Three months off work on gardening leave comes to an end. My last day of being a man what lunches. And why not end it all off by spending £300+ in the space of about two-and-a-half hours. Insert high-class prostitute comparison here. I'll admit here to being not particularly too bothered with "fane daning". Starchy tablecloths. The table de-crumber applied always by the most unsmiling member of the waiting staff. Just the bloody table de-crumber full-stop. The feeling you're being watched; monitored, even. Monitored for bad knife skills. But it was my last "working" day of 3 months off so why not spunk it up the wall.

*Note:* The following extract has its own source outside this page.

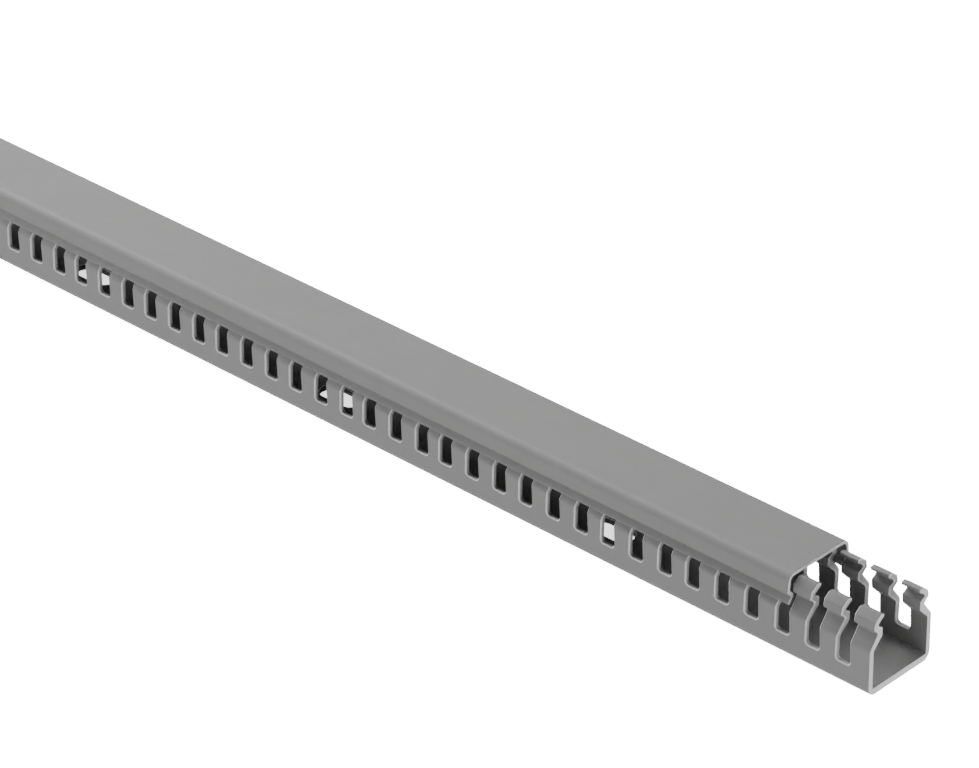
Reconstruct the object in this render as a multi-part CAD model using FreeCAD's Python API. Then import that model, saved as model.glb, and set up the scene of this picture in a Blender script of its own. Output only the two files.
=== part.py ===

Ushered into the main room at Claridges it was immediately obvious that two things were present. Firstly, a really nice buzz, flecked with excitement. Secondly, fuckloads of CASH. Lakshmi Mittal was centre stage on a table of ten people with plenty of staff and - latterly - Rene Redzepi cooing at them. Half of my table were also cooing at Mittal from a distance. Money talks?
The food arrived and first up were some "snacks". A selection of foraged plants with edible soil were very...planty? The soil was gritty and honestly, not particularly nice to eat. Then came the ants. The ants! Live ants desperately trying to escape from creme fraiche on lettuce. I'd read about these on twitter and opinion was divided, including my 2nd least favourite word, meh. It sits behind nom, in case you're even remotely interested. The ants tasted of lemongrass. There we are. I'm not even going to put a photo up. You know the score. Ants.
Then the real dishes came out. A raspberry soupy thing in a teacup was pleasant. I that all I can muster on the subject? I guess so. It was very pretty, though:
Better was the caviar and clotted cream alongside it that was served with Claridges own scones. Savoury delight. Try not to use umamj here, Richard. I Next up was an oyster poached in buttermilk for a short while. I've tried oysters twice. Both times I daren't chew. Both times I just tasted the vinegar and shallots with which I washed them down. I'm not going to bollock on about loving oysters and then only ever swallow them without chewing, so I tried chewing. Nope, I still don't like oysters and their mineralness. Not even when Rene tries to tease me into liking them.
Things then took off. The best sourdough bread - heck the best bread I've probably ever had was served with very light almost cream-like butter and a punchy goat's butter. I'd jested to my host that I didn't like goats cheese before the meal and he took it literally; a pungent rapeseed oil was brought out for me. Bless. Beef tartare, which we ate with our hands and came with a wipe of tarragon was beautiful and perfectly seasoned and gave a first glimpse into why Rene bloky is popular.
A lump - yes a lump - of celeriac was next, poached in goat's butter and served with a slick of truffle sauce and was nice for two mouthfuls. But after the 4th and all the way to the 8th it became overkill, but I'm not helped by thinking that truffle reminds of stale sweat. Still, things were end on a high. The 48-hour cooked neck of lamb served in hay and with a pea broth (that was suggested should be mixed with creme fraiche when we'd finished the excellent spring vegetables in it) was tremendous.
Several of the table thought it was the best lamb they'd tasted. I wasn't arguing and it got me thinking about working out how to set my oven to 75c to invest in some serious slow-cooking at weekends. All weekend. I couldn't help thinking "expensive meal....cheap cut of meat", but maybe I'm just a tight-arse who wants value from his sizeable outlay. A cheery bunch of elderly gentlemen on the adjacent table were dismantling the lamb with their hands on the next table and knawing on the neck-bone. Maybe this sort of thing happens every day at high-end restaurants. Does it?
Not having a sweet-tooth, the dinner surprisingly peaked at dessert. Walnut ice-cream came topped with frozen dust-like cream and frozen berries. I'm assuming here that someone was having fun with some dry ice. It worked, oh how it worked. Nothing on the plate was too tart or too sweet, a glorious gentle dish. Apparently it comes from the menu in Denmark: no wonder they wanted to show it off.
Would I do it again? Probably. Was it mind-blowing? Nope. Were there some really memorable dishes? I reckon so. Did you not enjoy some aspects? Yep. Oddly enough, the one thing I'll take with me was the hum in the room and the cheery, chatty staff that Claridges offered up, both of which helped to dispel my disinterest of high-end eating out - at least for the afternoon.
When I walked out, a group of people were cooing over Rene Redzepi and asking him to sign all manner of things. I briskly walked over, offered him my hand and simply said "Thank you". He looked touched and held his heart. I suspect I'll be doing similar when I dare to look at my bank account.
Scores on the doors, Miss Ford: somewhere between 6 and 7.